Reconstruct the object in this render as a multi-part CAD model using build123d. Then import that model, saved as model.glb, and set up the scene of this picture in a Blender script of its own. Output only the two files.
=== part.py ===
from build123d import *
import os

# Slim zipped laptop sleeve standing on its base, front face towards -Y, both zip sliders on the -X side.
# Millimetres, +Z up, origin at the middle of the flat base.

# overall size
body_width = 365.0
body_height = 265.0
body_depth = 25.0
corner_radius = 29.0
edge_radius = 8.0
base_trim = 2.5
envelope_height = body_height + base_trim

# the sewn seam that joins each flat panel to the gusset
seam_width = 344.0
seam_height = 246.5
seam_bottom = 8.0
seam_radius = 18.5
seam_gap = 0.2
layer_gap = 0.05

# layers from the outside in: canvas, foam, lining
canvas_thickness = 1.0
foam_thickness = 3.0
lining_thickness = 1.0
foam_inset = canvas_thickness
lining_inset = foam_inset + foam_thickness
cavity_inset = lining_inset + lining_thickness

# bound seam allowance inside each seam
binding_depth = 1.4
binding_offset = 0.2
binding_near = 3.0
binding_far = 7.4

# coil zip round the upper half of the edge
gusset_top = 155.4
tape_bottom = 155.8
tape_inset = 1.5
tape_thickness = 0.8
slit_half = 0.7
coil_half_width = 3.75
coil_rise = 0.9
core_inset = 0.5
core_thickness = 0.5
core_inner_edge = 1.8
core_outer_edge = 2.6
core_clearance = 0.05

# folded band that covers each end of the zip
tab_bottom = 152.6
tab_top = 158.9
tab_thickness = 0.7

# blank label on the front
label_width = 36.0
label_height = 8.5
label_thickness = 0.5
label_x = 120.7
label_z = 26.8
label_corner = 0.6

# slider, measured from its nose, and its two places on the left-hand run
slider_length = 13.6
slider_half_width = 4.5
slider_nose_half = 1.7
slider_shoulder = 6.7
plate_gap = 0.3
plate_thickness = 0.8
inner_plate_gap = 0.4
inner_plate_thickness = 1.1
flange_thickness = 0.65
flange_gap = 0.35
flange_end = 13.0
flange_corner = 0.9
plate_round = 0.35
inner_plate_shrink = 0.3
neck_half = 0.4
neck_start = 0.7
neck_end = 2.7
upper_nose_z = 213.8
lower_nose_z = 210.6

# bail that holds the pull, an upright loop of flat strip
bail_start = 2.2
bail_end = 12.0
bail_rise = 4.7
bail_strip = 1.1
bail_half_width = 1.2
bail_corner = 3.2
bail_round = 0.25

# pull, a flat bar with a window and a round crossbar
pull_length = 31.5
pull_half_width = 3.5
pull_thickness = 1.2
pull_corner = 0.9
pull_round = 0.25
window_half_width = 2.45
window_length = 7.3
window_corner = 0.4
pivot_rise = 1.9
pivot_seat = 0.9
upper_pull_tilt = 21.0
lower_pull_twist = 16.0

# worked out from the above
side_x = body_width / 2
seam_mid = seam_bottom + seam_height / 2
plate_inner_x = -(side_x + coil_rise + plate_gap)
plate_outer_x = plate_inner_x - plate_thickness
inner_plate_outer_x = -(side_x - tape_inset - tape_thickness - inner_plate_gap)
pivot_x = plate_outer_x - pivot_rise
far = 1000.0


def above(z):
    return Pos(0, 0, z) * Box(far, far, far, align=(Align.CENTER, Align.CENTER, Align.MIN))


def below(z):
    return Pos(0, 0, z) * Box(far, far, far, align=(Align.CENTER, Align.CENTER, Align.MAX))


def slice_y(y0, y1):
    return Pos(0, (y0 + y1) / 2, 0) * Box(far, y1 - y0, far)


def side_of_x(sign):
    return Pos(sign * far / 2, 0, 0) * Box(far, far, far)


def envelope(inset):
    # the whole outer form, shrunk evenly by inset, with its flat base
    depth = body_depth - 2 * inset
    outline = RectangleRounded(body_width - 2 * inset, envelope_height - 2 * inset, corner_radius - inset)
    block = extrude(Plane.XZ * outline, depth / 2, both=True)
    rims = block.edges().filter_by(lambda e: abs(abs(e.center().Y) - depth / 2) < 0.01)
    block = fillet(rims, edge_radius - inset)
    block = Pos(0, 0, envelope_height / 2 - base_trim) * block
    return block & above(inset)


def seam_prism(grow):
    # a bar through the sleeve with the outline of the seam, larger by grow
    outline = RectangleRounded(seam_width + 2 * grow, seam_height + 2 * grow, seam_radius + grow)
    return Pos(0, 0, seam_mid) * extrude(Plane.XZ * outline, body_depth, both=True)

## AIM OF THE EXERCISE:
Write the listing out again, exactly as it reads.

## WRITTEN ANSWER:
Reconstruct the object in this render as a multi-part CAD model using build123d. Then import that model, saved as model.glb, and set up the scene of this picture in a Blender script of its own. Output only the two files.
=== part.py ===
from build123d import *
import os

# Slim zipped laptop sleeve standing on its base, front face towards -Y, both zip sliders on the -X side.
# Millimetres, +Z up, origin at the middle of the flat base.

# overall size
body_width = 365.0
body_height = 265.0
body_depth = 25.0
corner_radius = 29.0
edge_radius = 8.0
base_trim = 2.5
envelope_height = body_height + base_trim

# the sewn seam that joins each flat panel to the gusset
seam_width = 344.0
seam_height = 246.5
seam_bottom = 8.0
seam_radius = 18.5
seam_gap = 0.2
layer_gap = 0.05

# layers from the outside in: canvas, foam, lining
canvas_thickness = 1.0
foam_thickness = 3.0
lining_thickness = 1.0
foam_inset = canvas_thickness
lining_inset = foam_inset + foam_thickness
cavity_inset = lining_inset + lining_thickness

# bound seam allowance inside each seam
binding_depth = 1.4
binding_offset = 0.2
binding_near = 3.0
binding_far = 7.4

# coil zip round the upper half of the edge
gusset_top = 155.4
tape_bottom = 155.8
tape_inset = 1.5
tape_thickness = 0.8
slit_half = 0.7
coil_half_width = 3.75
coil_rise = 0.9
core_inset = 0.5
core_thickness = 0.5
core_inner_edge = 1.8
core_outer_edge = 2.6
core_clearance = 0.05

# folded band that covers each end of the zip
tab_bottom = 152.6
tab_top = 158.9
tab_thickness = 0.7

# blank label on the front
label_width = 36.0
label_height = 8.5
label_thickness = 0.5
label_x = 120.7
label_z = 26.8
label_corner = 0.6

# slider, measured from its nose, and its two places on the left-hand run
slider_length = 13.6
slider_half_width = 4.5
slider_nose_half = 1.7
slider_shoulder = 6.7
plate_gap = 0.3
plate_thickness = 0.8
inner_plate_gap = 0.4
inner_plate_thickness = 1.1
flange_thickness = 0.65
flange_gap = 0.35
flange_end = 13.0
flange_corner = 0.9
plate_round = 0.35
inner_plate_shrink = 0.3
neck_half = 0.4
neck_start = 0.7
neck_end = 2.7
upper_nose_z = 213.8
lower_nose_z = 210.6

# bail that holds the pull, an upright loop of flat strip
bail_start = 2.2
bail_end = 12.0
bail_rise = 4.7
bail_strip = 1.1
bail_half_width = 1.2
bail_corner = 3.2
bail_round = 0.25

# pull, a flat bar with a window and a round crossbar
pull_length = 31.5
pull_half_width = 3.5
pull_thickness = 1.2
pull_corner = 0.9
pull_round = 0.25
window_half_width = 2.45
window_length = 7.3
window_corner = 0.4
pivot_rise = 1.9
pivot_seat = 0.9
upper_pull_tilt = 21.0
lower_pull_twist = 16.0

# worked out from the above
side_x = body_width / 2
seam_mid = seam_bottom + seam_height / 2
plate_inner_x = -(side_x + coil_rise + plate_gap)
plate_outer_x = plate_inner_x - plate_thickness
inner_plate_outer_x = -(side_x - tape_inset - tape_thickness - inner_plate_gap)
pivot_x = plate_outer_x - pivot_rise
far = 1000.0


def above(z):
    return Pos(0, 0, z) * Box(far, far, far, align=(Align.CENTER, Align.CENTER, Align.MIN))


def below(z):
    return Pos(0, 0, z) * Box(far, far, far, align=(Align.CENTER, Align.CENTER, Align.MAX))


def slice_y(y0, y1):
    return Pos(0, (y0 + y1) / 2, 0) * Box(far, y1 - y0, far)


def side_of_x(sign):
    return Pos(sign * far / 2, 0, 0) * Box(far, far, far)


def envelope(inset):
    # the whole outer form, shrunk evenly by inset, with its flat base
    depth = body_depth - 2 * inset
    outline = RectangleRounded(body_width - 2 * inset, envelope_height - 2 * inset, corner_radius - inset)
    block = extrude(Plane.XZ * outline, depth / 2, both=True)
    rims = block.edges().filter_by(lambda e: abs(abs(e.center().Y) - depth / 2) < 0.01)
    block = fillet(rims, edge_radius - inset)
    block = Pos(0, 0, envelope_height / 2 - base_trim) * block
    return block & above(inset)


def seam_prism(grow):
    # a bar through the sleeve with the outline of the seam, larger by grow
    outline = RectangleRounded(seam_width + 2 * grow, seam_height + 2 * grow, seam_radius + grow)
    return Pos(0, 0, seam_mid) * extrude(Plane.XZ * outline, body_depth, both=True)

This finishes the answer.